Ao defender que não há previsão na Lei de Anistia sobre os crimes comuns cometidos por membros do Estado, a Casa Civil diz que "o que houve (...) foi o estímulo a uma interpretação distorcida dos conceitos apresentados na lei e amplamente favorável ao ocultamento e à impunidade dos crimes cometidos por agentes públicos do regime ainda vigente".

O órgão de Dilma, que esteve presa do início de 1970 até o final de 1973, cita ainda que o governo dos generais, que encaminhou a lei ao Congresso, nunca reconheceu a prática dos delitos, "de forma que tais crimes não poderiam se encontrar na gênese" da lei.

O Ministério da Defesa de Nelson Jobim, por sua vez, prefere o esquecimento, como se depreende da manifestação de 29 páginas. "Nem a repulsa que nos merece a tortura impede reconhecer que toda a amplitude que for emprestada ao esquecimento penal desse período negro da nossa história poderá contribuir para o desarmamento geral, desejável como passo adiante no caminho da democracia".

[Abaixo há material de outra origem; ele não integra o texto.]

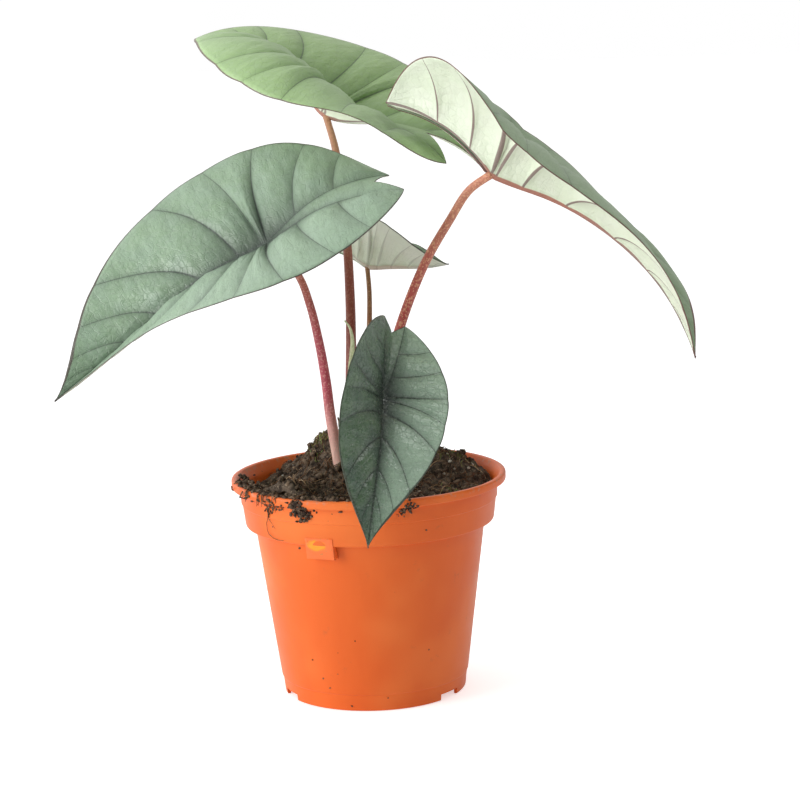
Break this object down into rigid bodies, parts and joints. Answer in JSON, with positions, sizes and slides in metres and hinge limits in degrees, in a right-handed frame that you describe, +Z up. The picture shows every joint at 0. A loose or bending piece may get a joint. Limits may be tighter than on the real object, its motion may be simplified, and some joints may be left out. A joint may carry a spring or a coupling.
{
  "type": "potted alocasia platinum",
  "caption": "Young alocasia with pale silvery shield-shaped leaves on slender red stalks, standing in peat in a tapered orange-brown nursery pot.",
  "frame": {"origin": "centre of the pot's underside, on the pot's axis, at the surface it stands on", "axes": "+Z up along the pot's axis, -Y towards the viewer of the picture, +X to the viewer's right"},
  "size_m": [0.2719, 0.2037, 0.2892],
  "materials": {
    "pot": "satin injection-moulded polypropylene, orange-brown",
    "potting_soil": "loose fibrous peat with perlite",
    "leaf_left": "silvery grey-green leaf with sunken dark veins",
    "leaf_top": "light green leaf with sunken darker veins",
    "leaf_right": "leaf seen from below, pale with red-brown ribs",
    "leaf_back": "leaf seen from below, pale grey-green",
    "leaf_front": "dark green leaf with a soft gloss",
    "petiole_left": "pinkish red stalk",
    "petiole_top": "brown-red stalk",
    "petiole_right": "red stalk, finely speckled",
    "petiole_back": "olive-brown stalk",
    "petiole_front": "reddish stalk",
    "new_shoot": "pale green sheath",
    "dry_sheath": "dry brown scale leaf"
  },
  "bodies": {
    "root": {"pot": "pot", "potting_soil": "potting_soil", "leaf_left": "leaf_left", "leaf_top": "leaf_top", "leaf_right": "leaf_right", "leaf_back": "leaf_back", "leaf_front": "leaf_front", "petiole_left": "petiole_left", "petiole_top": "petiole_top", "petiole_right": "petiole_right", "petiole_back": "petiole_back", "petiole_front": "petiole_front", "new_shoot": "new_shoot", "dry_sheath": "dry_sheath"}
  },
  "joints": []
}
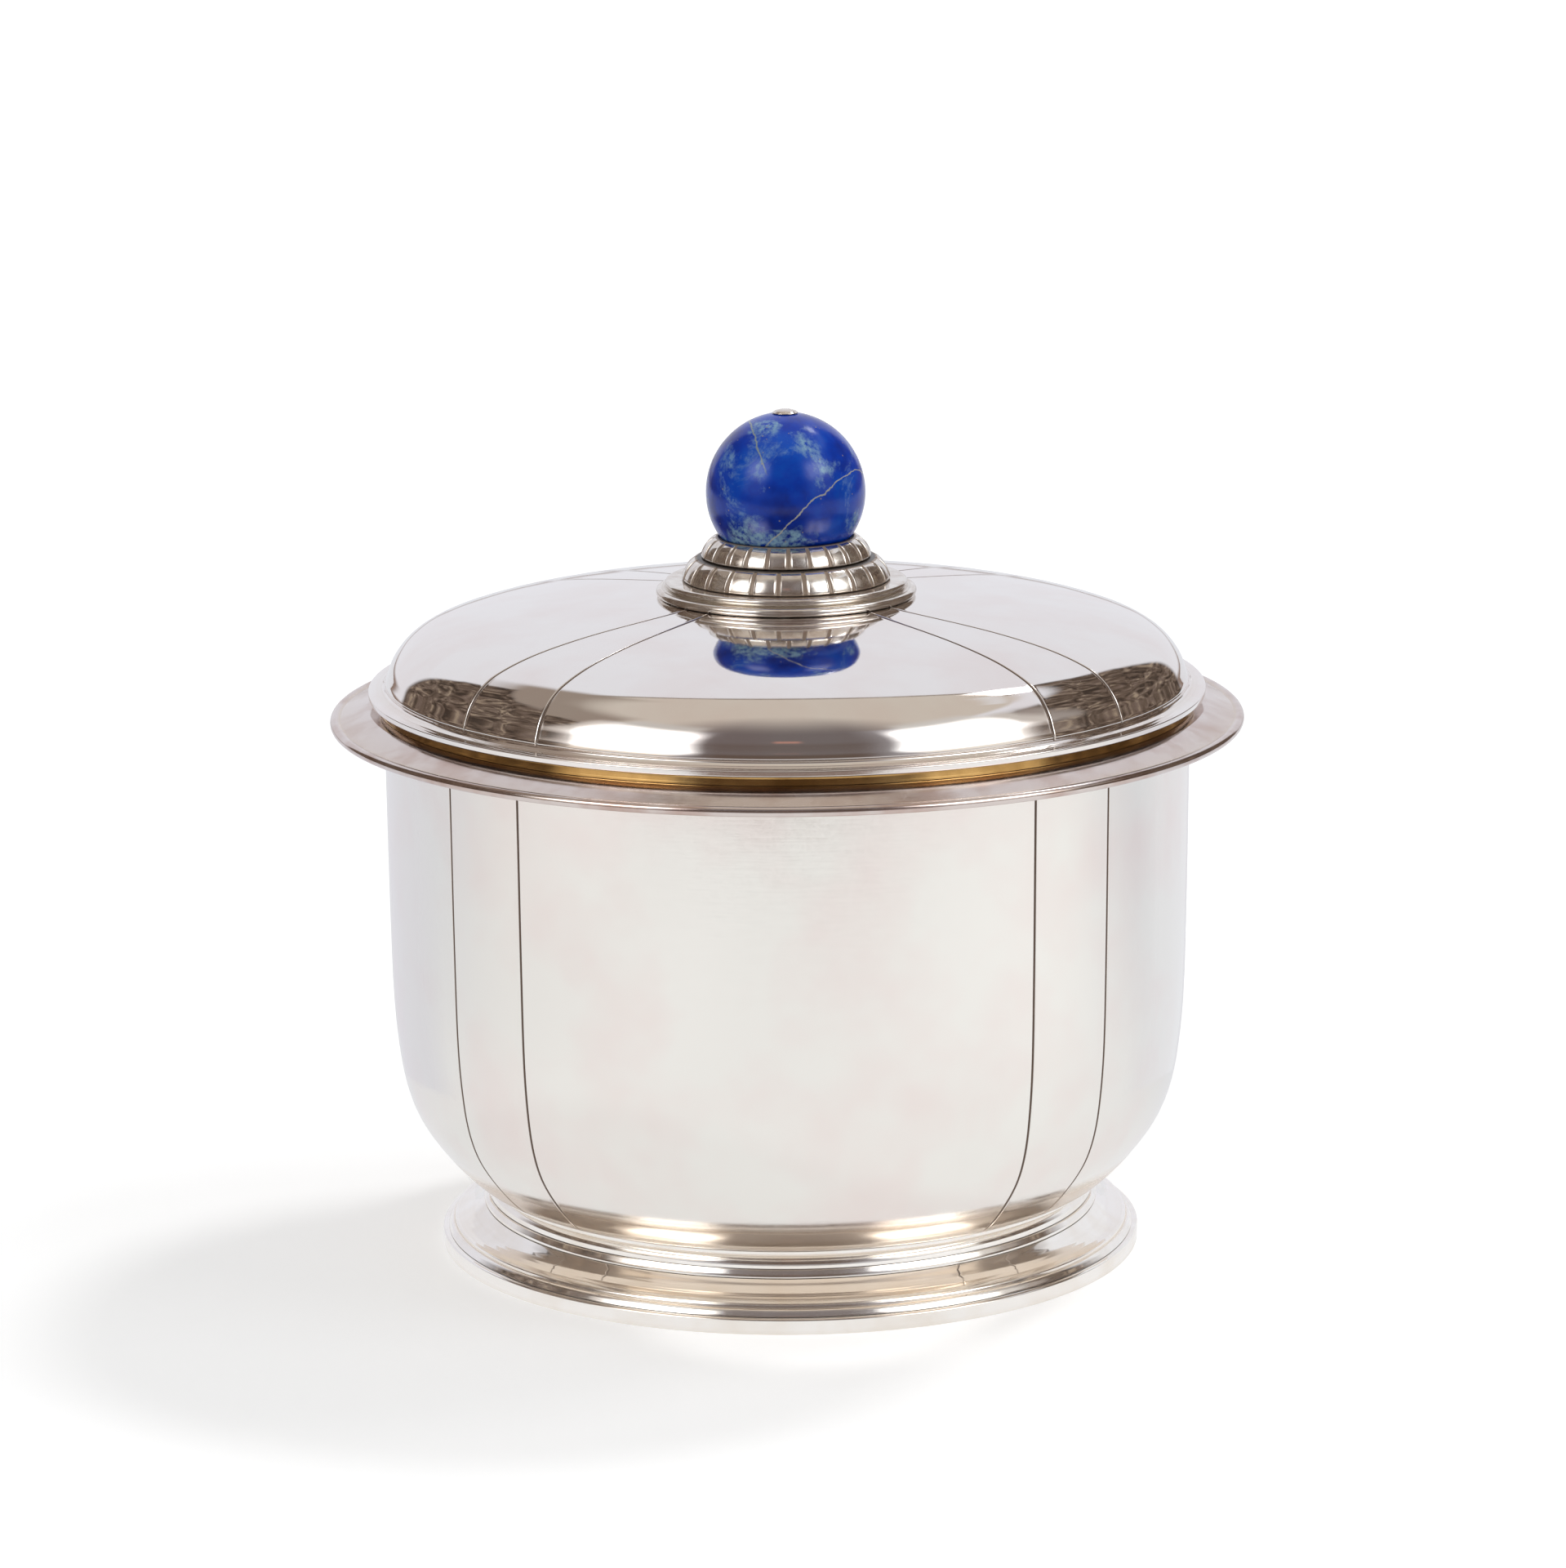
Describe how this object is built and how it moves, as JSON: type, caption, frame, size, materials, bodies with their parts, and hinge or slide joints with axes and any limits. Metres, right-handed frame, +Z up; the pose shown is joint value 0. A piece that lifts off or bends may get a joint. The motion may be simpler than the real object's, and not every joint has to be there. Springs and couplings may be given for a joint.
{
  "type": "biscuit box",
  "caption": "Round silver biscuit box: flared mouth with a gilt ring, moulded foot, lift-off domed lid and a polished blue stone ball knob on cushioned rings",
  "frame": {"origin": "on the axis of the box, at the flat underside of the foot", "axes": "+Z up along the axis, which is the line of symmetry of the turned shape; front, the side facing the viewer, towards -Y; the engraved line pairs lie about 45 degrees either side of it, front and back"},
  "size_m": [0.1724, 0.1724, 0.1604],
  "materials": {
    "silver": "polished sterling silver with fine polishing scratches",
    "gilt": "polished gilt silver",
    "lapis": "polished lapis lazuli with pale veins"
  },
  "bodies": {
    "box": {"foot_base_band": "silver", "foot_flare": "silver", "foot_wire": "silver", "foot_neck": "silver", "bowl": "silver", "mouth_collar": "silver", "mouth_bezel": "gilt"},
    "lid": {"lid_flange": "silver", "lid_dome": "silver", "lid_sleeve": "gilt", "knob_base": "silver", "knob_lower_ring": "silver", "knob_upper_ring": "silver", "lapis_ball": "lapis", "knob_cap": "silver", "knob_rod": "silver", "knob_washer": "silver", "knob_nut": "silver"}
  },
  "joints": [
    {"name": "lid_lift", "type": "slide", "parent": "box", "child": "lid", "axis": [0, 0, 1], "range_m": [0, 0.12]}
  ]
}
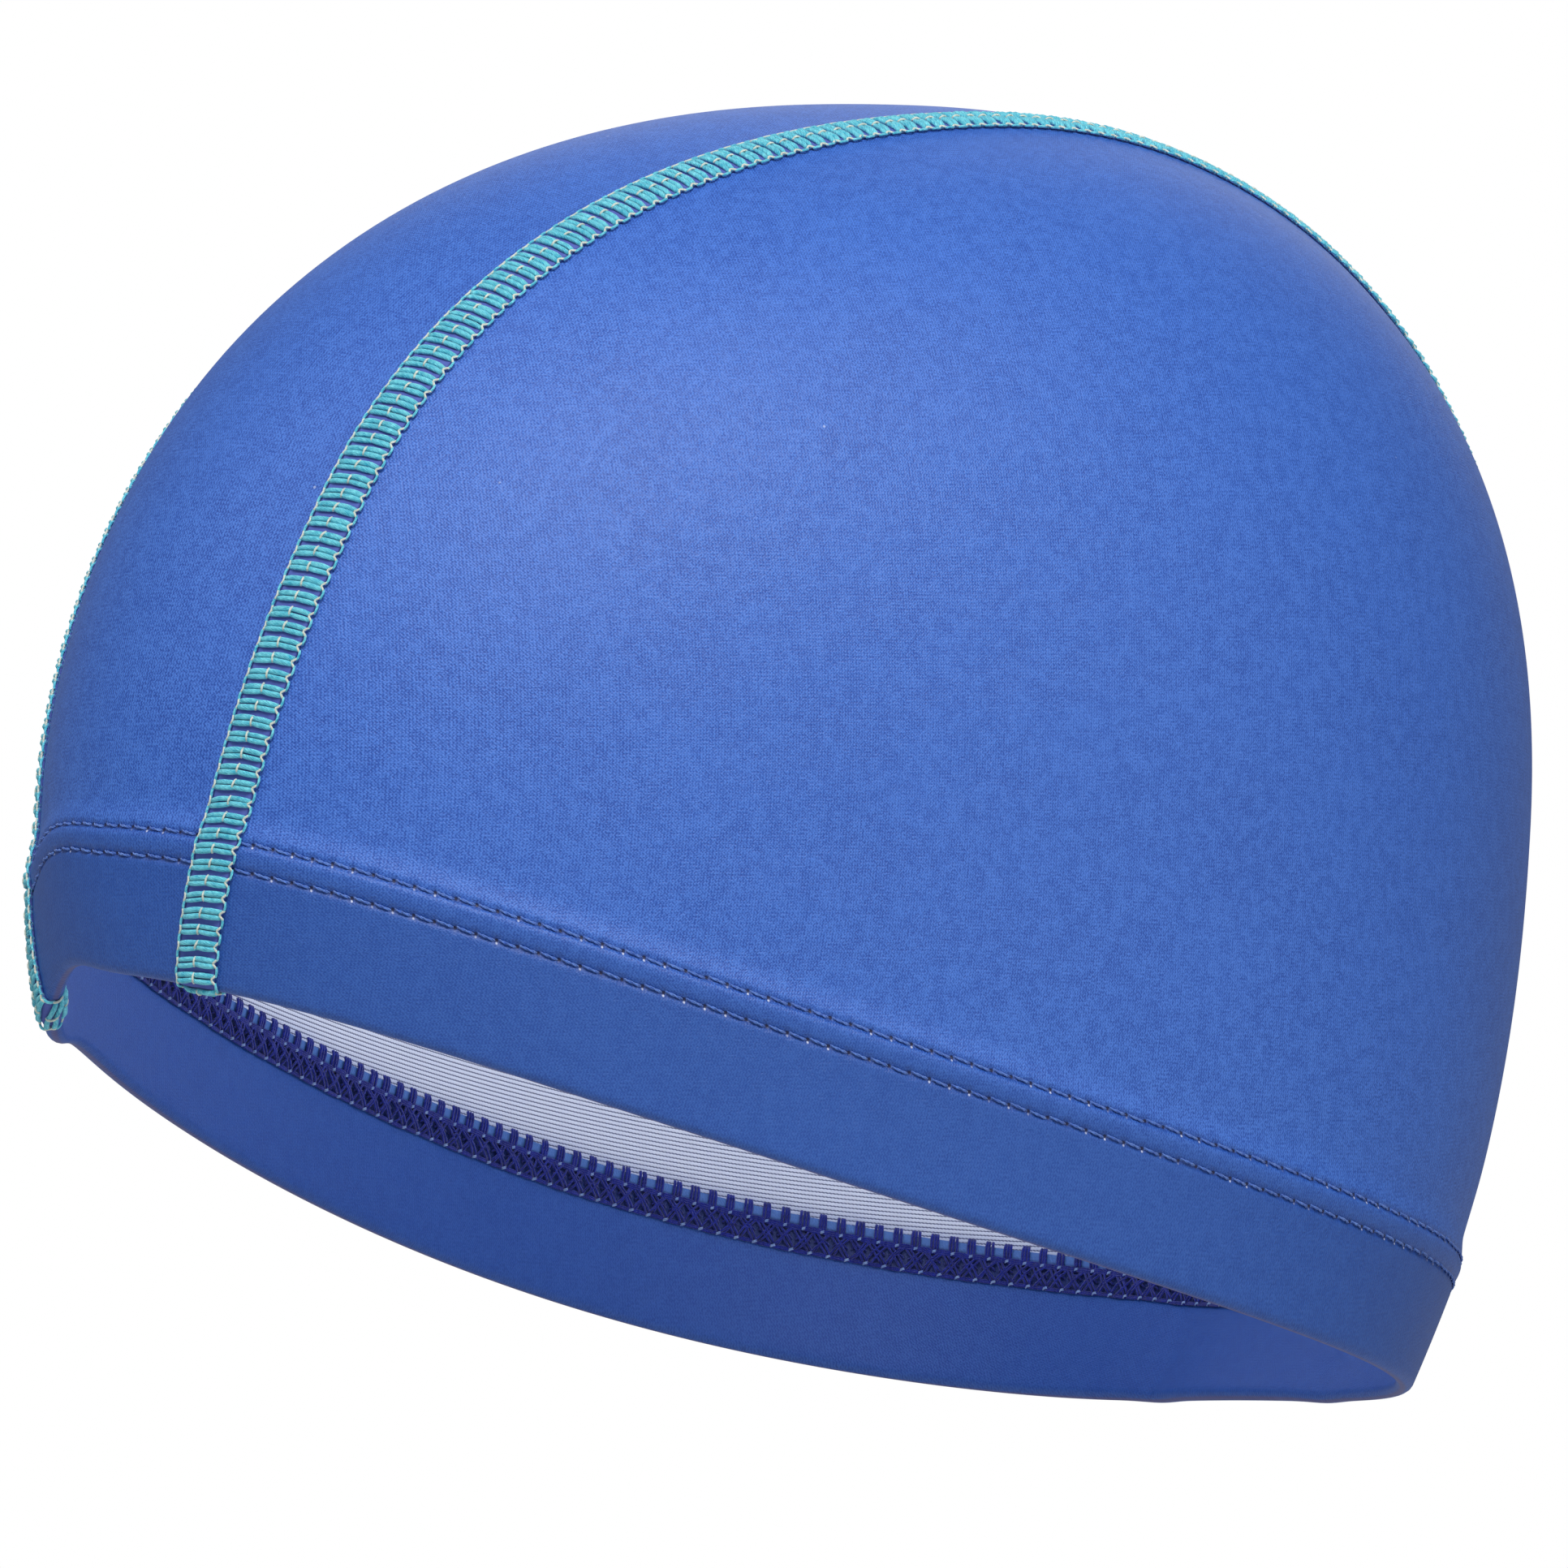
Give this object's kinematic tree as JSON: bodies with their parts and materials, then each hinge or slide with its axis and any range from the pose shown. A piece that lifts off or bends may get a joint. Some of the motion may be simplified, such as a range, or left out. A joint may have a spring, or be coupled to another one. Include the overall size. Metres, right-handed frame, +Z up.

Nessa mesma linha, a Defesa, responsável pelas Forças Armadas, diz que a "anistia liga-se a fatos e possui caráter impessoal", não podendo ser aplicada a indivíduos.

A decisão sobre o tema ficará a cargo do STF, que mais uma vez decidirá sobre um tema do Executivo. O tribunal foi provocado pela OAB (Ordem dos Advogados do Brasil).